[YOUR GOAL] Copy out lines with the word "picture" from the material that follows.

····················

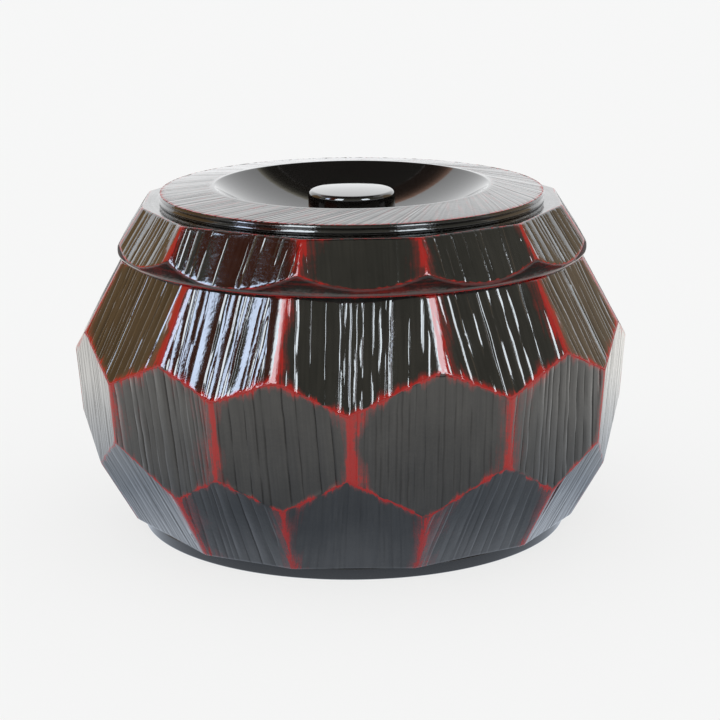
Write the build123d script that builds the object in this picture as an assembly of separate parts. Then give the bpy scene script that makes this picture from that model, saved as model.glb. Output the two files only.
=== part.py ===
from build123d import *
import os
from math import atan2, cos, degrees, radians, sin, sqrt, tan

# Lacquered wooden rice tub with tortoise-shell facets, a turned foot ring, a lift-off lid and a finger knob.
# Sizes are in millimetres, +Z is up, the foot stands on Z = 0 and every turned form is round about Z.
# Azimuths are in degrees from the front, -Y, towards +X.

# Heights of the tub
foot_reveal = 3.6
belly_height = 46.8
seam_height = 87.0

# Carved facets: the rim's distance from the axis, how far the belly swells past it, how tall the rows above
# and below the belly stand, and how many degrees the middle row leans in
facet_count = 12
rim_flat_radius = 71.1
belly_swell = 12.8
base_overhang = 0.6
upper_row_height = 23.4
lower_row_height = 28.4
middle_lean = -4.4
rim_bevel = 0.4
blank_margin = 10.0

# The carver works by eye: each facet turns a little from its even place and is cut a little deep or
# shallow. Half a round is listed from the left, and the far side repeats it.
carving_wander = 0.8
upper_twist = 1.5
upper_turns = (-1.2, 1.6, 0, -1.0, 0.6, 0.5)
upper_depth_shares = (0.35, -0.5, 0.4, -0.95, 0.25, 0.9)
middle_twist = 1.0
middle_turns = (3.2, 2.5, -0.6, -0.8, -0.7, 0.3)
middle_depth_shares = (0.6, 0.3, 0.4, -0.95, 0.25, -0.6)
lower_twist = 1.0
lower_turns = (-1.0, 3.0, 2.6, -1.1, -0.8, -1.2)
lower_depth_shares = (0.4, -0.6, 0.8, -0.5, -0.6, 0.6)
lid_twist = 0.5
lid_turns = (-0.5, -5.0, -1.0, 2.2, 1.7, 2.7)
lid_depth_shares = (0, -0.2, -0.7, 0.7, 0.2, -0.1)

# Hollow of the tub
rim_wall = 6.6
belly_wall = 9.5
corner_wall = 11.0
floor_thickness = 8.4
neck_depth = 9.0
neck_rounding = 6.0
floor_rounding = 14.0
mouth_bevel = 0.5

# Foot ring, whose tongue is glued into a groove under the tub
foot_radius = 67.9
foot_width = 7.9
foot_rounding = 0.6
tongue_width = 3.9
tongue_height = 2.0
glue_gap = 0.1

# Lid, from its plain band up to the rim of the sunk dish
band_overhang = 0.2
band_rounding = 1.2
shoulder_rise = 15.8
shoulder_inset = 6.1
lid_lean = 32.6
plate_inset = 4.5
plate_rise = 3.0
bead_groove = 0.6
edge_bulge_share = 0.33
plate_border = 17.45
dish_rim_rise = 1.7
dish_depth = 13.5
dish_rim_rounding = 0.8

# Underside of the lid, with the lip that drops into the mouth
lip_clearance = 0.4
lip_wall = 4.6
lip_depth = 6.0
lip_rounding = 0.5
centre_thickness = 5.6
centre_land_radius = 20.0
crown_width = 12.5
crown_thickness = 6.0
hollow_rounding = 4.0

# Knob, turned apart and glued into the lid by its tenon
knob_radius = 13.7
knob_height = 12.0
knob_rounding = 1.5
knob_dome = 0.5
seat_margin = 0.9
tenon_radius = 6.0
tenon_length = 3.0

# Heights, radii and leans that follow from the sizes above
floor_level = foot_reveal + floor_thickness
belly_flat_radius = rim_flat_radius + belly_swell
base_flat_radius = foot_radius + base_overhang
upper_lean = degrees(atan2(belly_swell, upper_row_height))
lower_lean = -degrees(atan2(belly_flat_radius - base_flat_radius, lower_row_height))
mouth_radius = rim_flat_radius - rim_wall
lip_radius = mouth_radius - lip_clearance
lip_bore_radius = lip_radius - lip_wall
shoulder_height = seam_height + shoulder_rise
plate_height = shoulder_height + plate_rise
dish_rim_height = plate_height + dish_rim_rise
seat_height = dish_rim_height - dish_depth
shoulder_flat_radius = rim_flat_radius - shoulder_inset
plate_radius = shoulder_flat_radius - plate_inset
dish_rim_radius = plate_radius - plate_border
seat_radius = knob_radius + seat_margin
tongue_centre_radius = foot_radius - foot_width / 2

full_turn = 360
quarter_turn = 90
pitch = full_turn / facet_count
band_radius = rim_flat_radius / cos(radians(pitch / 2)) + band_overhang


def bowl_radius(inner_radius, outer_radius, rise):
    """The radius of the ball, centred on Z, whose surface rises by this much between the two radii."""
    drop = ((outer_radius**2 - inner_radius**2) / rise + rise) / 2
    return sqrt(inner_radius**2 + drop**2)


def turned(outline):
    """A solid of revolution about Z, from a closed outline drawn as (radius, height)."""
    return revolve(Plane.XZ * make_face(outline), Axis.Z)


def rounded(face, radius, height, size):
    """The face with the corner nearest to (radius, height) rounded to the given size."""
    corner = face.vertices().sort_by_distance(Vector(radius, height))[0]
    return fillet(corner, size)


def facet_plane(azimuth, level, distance, lean):
    """The plane of one facet, at its distance from the axis where it passes the level."""
    outward = Vector(sin(radians(azimuth)), -cos(radians(azimuth)), 0)
    normal = outward * cos(radians(lean)) + Vector(0, 0, sin(radians(lean)))
    return Plane(origin=outward * distance + Vector(0, 0, level), z_dir=normal)


def carved(blank, first_azimuth, level, distance, lean, turns, depth_shares):
    """The blank with one row of facets cut off it."""
    for k in range(facet_count):
        turn = turns[k % len(turns)]
        depth = depth_shares[k % len(depth_shares)] * carving_wander
        plane = facet_plane(first_azimuth + k * pitch + turn, level, distance + depth, lean)
        blank = split(blank, bisect_by=plane, keep=Keep.BOTTOM)
    return blank


def tub_hollow():
    """The turned space inside the tub: a straight neck for the lid's lip over a bellied wall."""
    neck_level = seam_height - neck_depth
    corner_radius = base_flat_radius - floor_thickness * tan(radians(lower_lean)) - corner_wall
    outline = [
        Line((0, floor_level), (0, seam_height)),
        Line((0, seam_height), (mouth_radius, seam_height)),
        Line((mouth_radius, seam_height), (mouth_radius, neck_level)),
        ThreePointArc(
            (mouth_radius, neck_level),
            (belly_flat_radius - belly_wall, belly_height),
            (corner_radius, floor_level),
        ),
        Line((corner_radius, floor_level), (0, floor_level)),
    ]
    face = make_face(outline)
    face = rounded(face, corner_radius, floor_level, floor_rounding)
    face = rounded(face, mouth_radius, neck_level, neck_rounding)
    return revolve(Plane.XZ * face, Axis.Z)


def ring(outer_radius, inner_radius, bottom, top):
    """A plain turned ring."""
    outline = Polyline(
        (inner_radius, bottom), (outer_radius, bottom), (outer_radius, top), (inner_radius, top), close=True
    )
    return turned(outline)


def tub_body():
    """The tub: three rows of facets round a turned hollow, with a groove for the foot ring."""
    blank = ring(belly_flat_radius + blank_margin, 0, foot_reveal, seam_height)
    left = -quarter_turn
    blank = carved(
        blank, left + middle_twist + pitch / 2, belly_height, belly_flat_radius, middle_lean,
        middle_turns, middle_depth_shares,
    )
    blank = carved(
        blank, left + upper_twist, seam_height, rim_flat_radius, upper_lean,
        upper_turns, upper_depth_shares,
    )
    blank = carved(
        blank, left + lower_twist, foot_reveal, base_flat_radius, lower_lean,
        lower_turns, lower_depth_shares,
    )
    rim_edges = blank.faces().sort_by(Axis.Z)[-1].edges()
    blank = chamfer(rim_edges, rim_bevel)
    tub = blank - tub_hollow()
    mouth_edge = tub.edges().filter_by(GeomType.CIRCLE).group_by(Axis.Z)[-1]
    tub = chamfer(mouth_edge, mouth_bevel)
    half_groove = tongue_width / 2 + glue_gap
    groove = ring(
        tongue_centre_radius + half_groove,
        tongue_centre_radius - half_groove,
        foot_reveal,
        foot_reveal + tongue_height + glue_gap,
    )
    return tub - groove


def foot_ring():
    """The plain foot ring and its tongue, in one turning."""
    foot_outline = Polyline(
        (foot_radius - foot_width, 0),
        (foot_radius, 0),
        (foot_radius, foot_reveal),
        (tongue_centre_radius + tongue_width / 2, foot_reveal),
        (tongue_centre_radius + tongue_width / 2, foot_reveal + tongue_height),
        (tongue_centre_radius - tongue_width / 2, foot_reveal + tongue_height),
        (tongue_centre_radius - tongue_width / 2, foot_reveal),
        (foot_radius - foot_width, foot_reveal),
        close=True,
    )
    face = make_face(foot_outline)
    face = rounded(face, foot_radius, 0, foot_rounding)
    face = rounded(face, foot_radius - foot_width, 0, foot_rounding)
    return revolve(Plane.XZ * face, Axis.Z)


def plate_side():
    """Edges of the plate's turned side, from the shoulder up: a cove between two beads and a crisp edge."""
    bead_rise = plate_rise / 2
    waist = (plate_radius - bead_groove, shoulder_height + bead_rise)
    foot = (plate_radius - bead_groove, shoulder_height)
    top = (plate_radius, plate_height)
    return [
        ThreePointArc(foot, (plate_radius, shoulder_height + bead_rise / 2), waist),
        ThreePointArc(waist, (plate_radius - bead_groove * edge_bulge_share, waist[1] + bead_rise / 2), top),
    ]


def lid_body():
    """The lid: a faceted skirt, a raised plate with a sunk dish, and a hollow underside with its lip."""
    lip_foot = seam_height - lip_depth
    underside_height = seat_height - centre_thickness
    crown_height = plate_height - crown_thickness
    crown_radius = lip_bore_radius - crown_width
    hole_radius = tenon_radius + glue_gap
    hole_floor = seat_height - tenon_length - glue_gap
    dish_curve_radius = bowl_radius(seat_radius, dish_rim_radius, dish_depth)
    outline = [
        Polyline(
            (0, hole_floor),
            (0, underside_height),
            (centre_land_radius, underside_height),
        ),
        RadiusArc(
            (centre_land_radius, underside_height), (crown_radius, crown_height),
            -(dish_curve_radius + centre_thickness),
        ),
        Polyline(
            (crown_radius, crown_height),
            (lip_bore_radius, crown_height),
            (lip_bore_radius, lip_foot),
            (lip_radius, lip_foot),
            (lip_radius, seam_height),
            (band_radius, seam_height),
            (band_radius, shoulder_height),
            (plate_radius - bead_groove, shoulder_height),
        ),
        *plate_side(),
        Line((plate_radius, plate_height), (dish_rim_radius, dish_rim_height)),
        RadiusArc((dish_rim_radius, dish_rim_height), (seat_radius, seat_height), dish_curve_radius),
        Polyline(
            (seat_radius, seat_height),
            (hole_radius, seat_height),
            (hole_radius, hole_floor),
            (0, hole_floor),
        ),
    ]
    face = make_face(outline)
    face = rounded(face, band_radius, seam_height, band_rounding)
    face = rounded(face, dish_rim_radius, dish_rim_height, dish_rim_rounding)
    face = rounded(face, lip_bore_radius, crown_height, hollow_rounding)
    face = rounded(face, crown_radius, crown_height, hollow_rounding)
    face = rounded(face, centre_land_radius, underside_height, hollow_rounding)
    face = rounded(face, lip_radius, lip_foot, lip_rounding)
    face = rounded(face, lip_bore_radius, lip_foot, lip_rounding)
    blank = revolve(Plane.XZ * face, Axis.Z)
    return carved(
        blank, -quarter_turn + lid_twist, shoulder_height, shoulder_flat_radius, lid_lean,
        lid_turns, lid_depth_shares,
    )


def lid_knob():
    """The knob: a drum with a rounded top edge and a low dome, on its tenon."""
    top = seat_height + knob_height
    edge_height = top - knob_dome
    edge_radius = knob_radius - knob_rounding
    slant = knob_rounding * cos(radians(quarter_turn / 2))
    dome_curve_radius = bowl_radius(0, edge_radius, knob_dome)
    outline = [
        Polyline(
            (0, top),
            (0, seat_height - tenon_length),
            (tenon_radius, seat_height - tenon_length),
            (tenon_radius, seat_height),
            (knob_radius, seat_height),
            (knob_radius, edge_height - knob_rounding),
        ),
        ThreePointArc(
            (knob_radius, edge_height - knob_rounding),
            (edge_radius + slant, edge_height - knob_rounding + slant),
            (edge_radius, edge_height),
        ),
        RadiusArc((edge_radius, edge_height), (0, top), -dome_curve_radius),
    ]
    return turned(outline)


os.makedirs("parts", exist_ok=True)
for name, make in (
    ("tub_body", tub_body),
    ("foot_ring", foot_ring),
    ("lid_body", lid_body),
    ("lid_knob", lid_knob),
):
    export_step(make(), f"parts/{name}.step")
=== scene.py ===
import math
from typing import NamedTuple

import bpy
import numpy as np
from bpy.props import FloatProperty, FloatVectorProperty, IntProperty, PointerProperty
from mathutils import Matrix, Vector


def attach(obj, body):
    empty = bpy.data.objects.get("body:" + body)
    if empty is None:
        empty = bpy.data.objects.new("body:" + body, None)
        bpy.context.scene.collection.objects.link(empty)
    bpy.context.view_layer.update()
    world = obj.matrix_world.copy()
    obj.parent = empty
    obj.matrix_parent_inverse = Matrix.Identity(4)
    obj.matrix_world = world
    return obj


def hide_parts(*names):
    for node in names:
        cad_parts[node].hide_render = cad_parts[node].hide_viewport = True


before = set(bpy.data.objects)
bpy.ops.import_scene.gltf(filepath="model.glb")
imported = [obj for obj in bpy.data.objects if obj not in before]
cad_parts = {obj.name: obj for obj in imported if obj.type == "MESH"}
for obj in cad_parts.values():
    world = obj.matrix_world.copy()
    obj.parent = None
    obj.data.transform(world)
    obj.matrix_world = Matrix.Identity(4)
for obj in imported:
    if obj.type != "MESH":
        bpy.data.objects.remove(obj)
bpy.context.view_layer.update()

bl_info = {
    "name": "Faceted lacquer rice tub",
    "version": (1, 0, 0),
    "blender": (4, 5, 0),
    "location": "View3D > Sidebar > Rice Tub",
    "description": "Carves, turns and lacquers a lidded rice tub over its solid parts",
    "category": "Add Mesh",
}

MM = 0.001
FACETS = 12
PITCH = math.tau / FACETS
TURNED_STEPS = 192
# Distance from a rubbed edge, in half widths of the rubbed band, at which the black coat is whole.
UNRUBBED = 6.0
# Texture units in a metre of surface, and how far apart two facets and two rows stand in the texture.
GRAIN = 10
FACET_GRAIN = 61 * MM
ROW_GRAIN = 0.9
# Height of the middle of the room that the gloss mirrors.
ROOM_MIDDLE = 0.07

# Facets are counted round from the left. In the middle row 2 and 3 stand in front, in the others 3 does.
# Places of carved lines on single facets, in mm from the facet's middle.
FRONT_LINES = {
    2: (-18.4, -16.1, -13.2, -12.2, -9.7, -7.7, -2.5, -0.9, 2.3, 4.3, 6.2, 9.8, 11.8, 13.0, 15.0, 18.2),
    3: (-19.3, -16.9, -13.0, -8.4, -4.2, -3.0, -1.5, 0.1, 1.8, 5.0, 7.0, 8.8, 10.1, 15.4, 19.1),
    4: (-15.9, -12.9, -10.4, -6.0, -2.6, 0.9, 4.8, 8.0, 12.7, 19.1),
}
BELLY_LINES = {2: (-18.0, -14.3, -9.7, -6.6, -4.3, 1.9, 5.9, 11.3, 16.0)}
LID_LINES = {2: (-12.3, -9.4, -3.4, 4.1, 5.6, 8.9, 13.3)}

# How the strips between the lines tip on the upper facet left of the front, in degrees.
FRONT_TIPS = {2: (0.5, 1.0, 1.5, -5.5, 1.0, 2.0, 0.5, -6.0, 1.0, -5.5, 1.5, -5.0, 0.5, -6.0, 1.0, -5.0, -4.5)}

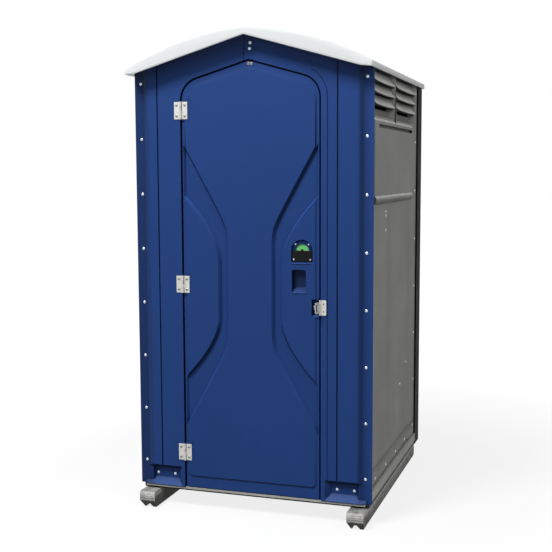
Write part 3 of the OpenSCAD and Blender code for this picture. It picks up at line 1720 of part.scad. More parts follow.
module urinal() {
  color([0.22, 0.23, 0.24])
  difference() {
    translate([0, urinal_y, 0]) difference() {
      intersection() {
        translate([0, 200, 0]) rotate([90, 0, 0]) linear_extrude(400) urinal_profile(0);
        translate([0, 0, urinal_z0 - 10]) linear_extrude(urinal_h + 20) urinal_plan(0);
      }
      intersection() {
        translate([0, 200, 0]) rotate([90, 0, 0]) linear_extrude(400) urinal_cavity();
        translate([0, 0, urinal_z0 - 10]) linear_extrude(urinal_h + 40) urinal_plan(5);
      }
    }
    translate([drain_x, urinal_y, urinal_z0 - 20]) cylinder(r = drain_r - 4, h = 60);
    urinal_screw_places() rivet_hole(24);
  }
}

module urinal_cavity() {
  wall_x = fixture_x;
  polygon(concat(
    [[wall_x - 6, urinal_z0 + urinal_h + 15], [wall_x - 6, urinal_z0 + 11], [wall_x - 72, urinal_z0 + 5]],
    arc(wall_x - urinal_d + 5 + 60, urinal_z0 + 77, 60, 235, 180, 6),
    [[wall_x - urinal_d + 8, urinal_z0 + 245], [wall_x - urinal_d + 8, urinal_z0 + urinal_h + 15]]
  ));
}

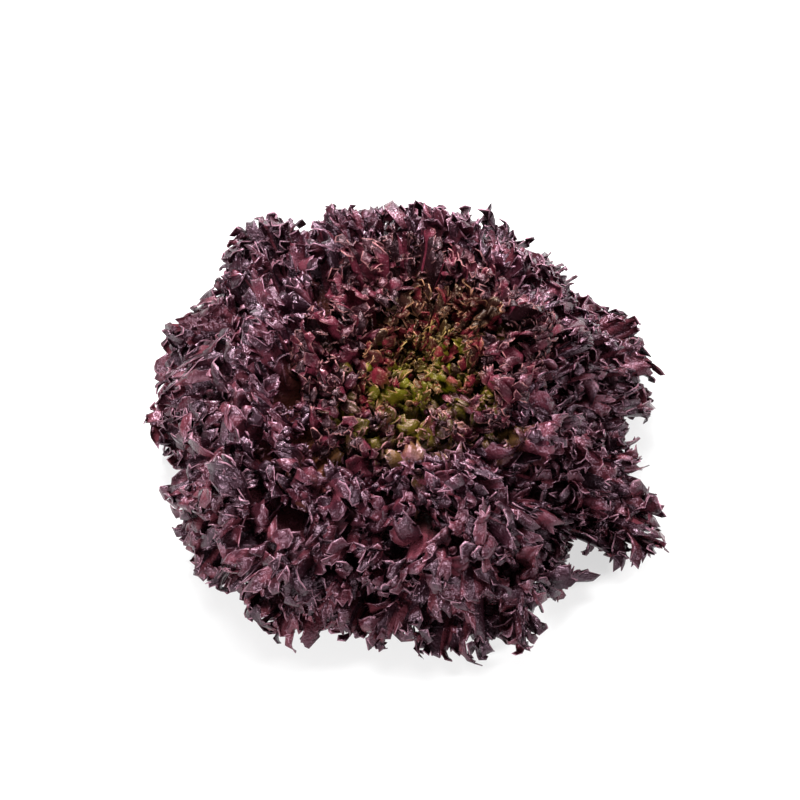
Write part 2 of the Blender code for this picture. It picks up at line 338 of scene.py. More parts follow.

····················

[RESULT BELOW]
Write the build123d script that builds the object in this picture as an assembly of separate parts. Then give the bpy scene script that makes this picture from that model, saved as model.glb. Output the two files only.
Write part 3 of the OpenSCAD and Blender code for this picture. It picks up at line 1720 of part.scad. More parts follow.
Write part 2 of the Blender code for this picture. It picks up at line 338 of scene.py. More parts follow.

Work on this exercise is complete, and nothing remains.